One of the biggest challenges riders have is to do nothing. Not that I am telling you to do absolutely Jack Squack in the saddle! Rather any ‘doing’ your ‘doing’ is focused on yourself, rather than your horse. Things like carrying yourself. Another often overlooked part of riding for many riders.

The simple act of mindfully beginning to carry your upper body, allows your lower body to follow, rather than remain ‘stuck’ between your ribcage and the saddle.

The ‘doing nothing’ I am referring to is regarding swinging, forcing, shoving or any other ‘ings’ you can do that involve you ‘trying’ to get your horse to walk. Simply make sure that you are in the best possible position to allow your horse to walk; and in doing so, move the part of your body that is connected to the saddle.

You are allowing your horse to move your seat; not you shoving your seat in order to move your horse

Remain Independent

Remaining secure and balanced of your own accord are the basics of independence. A quick test of this, as a rider, is to imagine you could instantly make your horse vanish. How would you land on the ground? On your feet? If so, you’ve got this covered already, congratulations! On your face or bum means that you have an issue with your other connections points; your legs.

There should not be daylight between your legs and your horse’s sides. This is especially true of your thighs and your lower legs or calves.

Your independent seat depends on your abilities to balance yourself. This depends on how you have positioned your body in the saddle. Any tipping, gripping, toppling, or leaning means that you are using your horse for balance.

Using your connection points to hold on means that they cannot be part of the actual conversation. They are no longer aids and are pretty useless when communicating.

Connection Points Between You And Your Horse

Once you have positioned yourself so that you are carrying yourself, notice your legs. There should not be daylight between them and your horse’s sides. If there is, it usually means you are gripping or pinching somewhere higher up. Allow your legs to drape. To hang from your hips.

Your legs are an important part of the conversation between you and your horse. However, because many riders do not use them correctly, they are misunderstood and ignored by the horse.

Your legs are not to keep you on the horse. Rather to communicates with your horse. No one likes a ‘Cling-on Warrior’; meaning if you are using your legs to hold you on, you are taking advantage of your position. Rather allow your legs to ‘drape’. Let the weight drop down into your heel. And from there, your legs can actually be used for what they do best; to communicate with your horse.

Your Seat & How it Feels

Like I’ve said already, your seat is a valuable communication aid in the conversation with your horse. But only if you first learn to ‘allow’ through it. Allow your horse to move your seat, rather than you moving your seat in order to move your horse.

I want you to zone in on how this feels. Actually, it physically feels. One of the first things you may notice is that there is a rhythm to it. Forwards and backwards rhythm to the physical movement. Stay with this feeling a while.

Notice how there is also an ‘up and down’ to the movement. It too is in rhythm.

When I am explaining this to riders, I often think of the pedals of a bicycle. Except when its the horse it is the other way around. Forward and down, backward and up. Rotation of your seat bones. Moving with the horse and allowing the horses back to move them.
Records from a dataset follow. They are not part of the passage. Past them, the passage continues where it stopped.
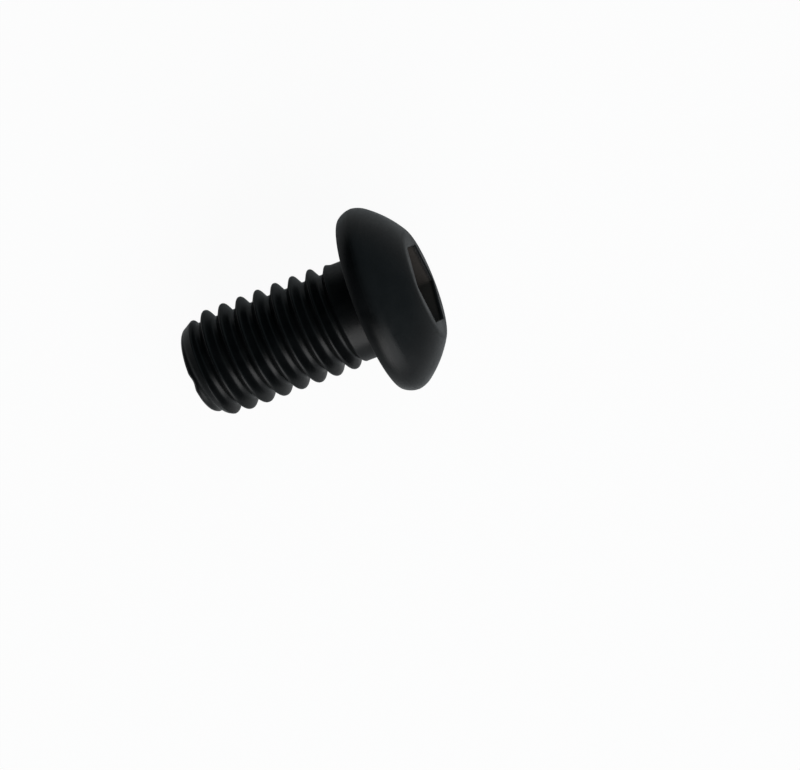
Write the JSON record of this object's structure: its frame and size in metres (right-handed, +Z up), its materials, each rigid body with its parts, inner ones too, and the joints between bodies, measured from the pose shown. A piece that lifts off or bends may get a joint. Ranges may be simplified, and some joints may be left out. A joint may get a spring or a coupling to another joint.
{
  "type": "button head socket screw",
  "caption": "Short metric machine screw with a low domed head, a hexagon socket and a thread up to a plain neck, in black-finished steel, lying on its side.",
  "frame": {"origin": "on the surface the screw lies on, under the middle of its box", "axes": "+X along the surface from the point towards the head, +Y across the screw, +Z up. The screw's own axis lies in the XZ plane and rises 12.7 degrees towards the head."},
  "size_m": [0.0138, 0.01, 0.0097],
  "materials": {
    "black_steel": "satin black oxide"
  },
  "bodies": {
    "root": {"screw": "black_steel"}
  },
  "joints": []
}
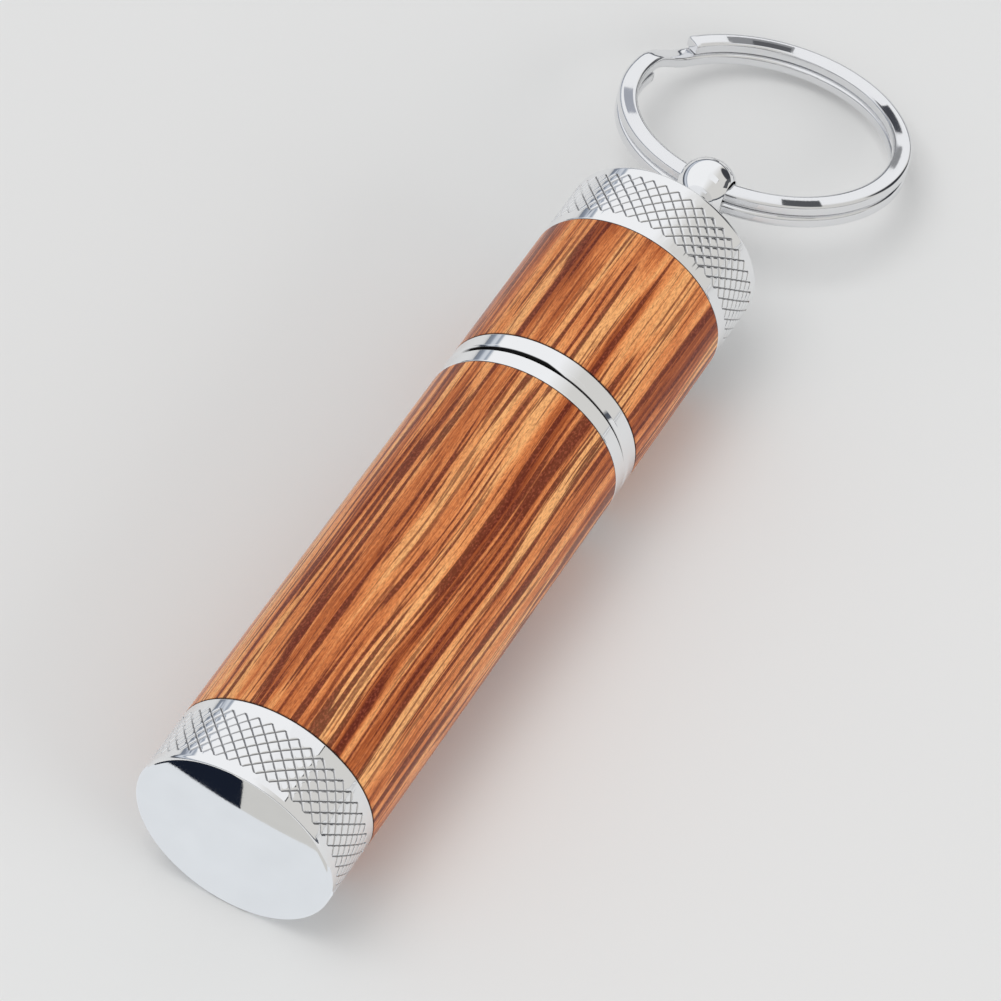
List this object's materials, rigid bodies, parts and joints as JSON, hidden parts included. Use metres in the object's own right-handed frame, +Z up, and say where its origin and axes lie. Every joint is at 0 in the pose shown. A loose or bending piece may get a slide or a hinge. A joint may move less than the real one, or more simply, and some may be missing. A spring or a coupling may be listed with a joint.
{
  "type": "keychain flashlight",
  "caption": "Slim round pocket light in striped wood and knurled chrome, with a screwed cap over its lamp head and a split ring on a ball stud.",
  "frame": {"origin": "middle of the bounding box in X and Y, on the surface that the light lies on", "axes": "+X along the body's axis from the polished end towards the key ring, +Z up"},
  "size_m": [0.112, 0.028, 0.019],
  "materials": {
    "chrome": "bright polished plating, knurled on the collars",
    "ring_steel": "plated spring steel, polished",
    "wood": "striped orange-brown hardwood, clear gloss lacquer",
    "brass": "drawn tube, satin",
    "spring_steel": "bright spring wire",
    "cell_jacket": "printed jacket, gloss",
    "cell_metal": "nickel-plated cap",
    "sleeve_plastic": "moulded liner, satin",
    "rubber": "matt nitrile",
    "anodised": "dark anodised, fine turned lines",
    "circuit_board": "green solder mask",
    "contact_gold": "gold-flashed",
    "bare_aluminium": "bare machined",
    "emitter": "phosphor under a clear dome",
    "insulator": "white gasket",
    "reflector": "vacuum-metallised bowl",
    "lens": "clear polished glass",
    "nylon": "natural nylon"
  },
  "bodies": {
    "barrel": {"lower_end_cap": "chrome", "lower_wood_barrel": "wood", "lower_brass_tube": "brass", "lower_coupler": "chrome", "battery_sleeve": "sleeve_plastic", "tail_spring": "spring_steel"},
    "cell": {"battery_cell": "cell_jacket", "battery_terminal": "cell_metal"},
    "head_seal": {"head_o_ring": "rubber"},
    "head": {"head_housing": "anodised", "driver_board": "circuit_board", "contact_pad": "contact_gold", "board_retaining_ring": "bare_aluminium", "led_board": "bare_aluminium", "led_emitter": "emitter", "reflector_insulator": "insulator", "reflector": "reflector", "lens": "lens", "lens_gasket": "rubber", "bezel_ring": "anodised"},
    "cap_seal": {"coupler_o_ring": "rubber"},
    "cap": {"upper_coupler": "chrome", "upper_wood_barrel": "wood", "upper_brass_tube": "brass", "upper_end_cap": "chrome", "stud_washer": "nylon"},
    "stud": {"ball_stud": "chrome", "stud_clip": "spring_steel"},
    "key_ring": {"split_ring": "ring_steel"}
  },
  "joints": [
    {"name": "cap_turn", "type": "hinge", "parent": "barrel", "child": "cap_seal", "pos_m": [0, 0, 0.0095], "axis": [1, 0, 0], "range_deg": [0, 1800]},
    {"name": "cap_travel", "type": "slide", "parent": "cap_seal", "child": "cap", "axis": [1, 0, 0], "range_m": [0, 0.02]},
    {"name": "head_twist", "type": "hinge", "parent": "barrel", "child": "head_seal", "pos_m": [0, 0, 0.0095], "axis": [-1, 0, 0], "range_deg": [0, 120]},
    {"name": "head_travel", "type": "slide", "parent": "head_seal", "child": "head", "axis": [-1, 0, 0], "range_m": [0, 0.00025]},
    {"name": "cell_travel", "type": "slide", "parent": "barrel", "child": "cell", "axis": [-1, 0, 0], "range_m": [0, 0.00025], "deforming": ["tail_spring"]},
    {"name": "stud_swivel", "type": "hinge", "parent": "cap", "child": "stud", "pos_m": [0, 0, 0.0095], "axis": [1, 0, 0], "continuous": true},
    {"name": "ring_swing", "type": "hinge", "parent": "stud", "child": "key_ring", "pos_m": [0.02993, 0, 0.0095], "axis": [0, 1, 0], "range_deg": [-162, 130]}
  ],
  "couplings": [
    {"joint": "cap_turn", "follows": "cap_travel", "rad_per_m": 1570.8},
    {"joint": "head_twist", "follows": "head_travel", "rad_per_m": 8377.6},
    {"joint": "cell_travel", "follows": "head_travel", "ratio": 1}
  ]
}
The Rhythm of the Conversation

Have you ever been part of a great conversation with someone, and someone else will randomly just ‘butt in’ to your conversation? They may or may not be even speaking about the same topic. It doesn’t matter. The simple act of their interruption is enough to work against the natural flow or rhythm of the conversation.

I think that if you are honest with yourself and begin thinking about your conversation with your horse like this, you’ll notice places where you’re not being as consistent as you would like. Your leg aids. Randomly going between squeezing to stay on and squeezing because it’s now an aid. Your seat; moving between digging, shoving, and the occasional half halt.

Riders have a habit of ‘butting in’ randomly in the ongoing conversation between them and their horses. The the two most common places this happens is with the aids that form the natural physical connection between them.

Get Clear on Your Connection & Your Aids

You can always refine your aids. There are the basics, such as your position, your posture, and using the actual aids themselves, you get to play with the next level of this connection. The timing element. However, you can only begin to do all of this when you wake up to what you are currently ‘saying’ in the saddle, right now.

Timing is the place that you can really take the conversation to a new level between you and your horse. Using your existing connection and timing how you communicate with it.

However, it all starts with taking a good hard, honest look at what is currently happening with your seat and legs while you ride. Then mindfully beginning to change how you are using your connection to help enhance the overall conversation.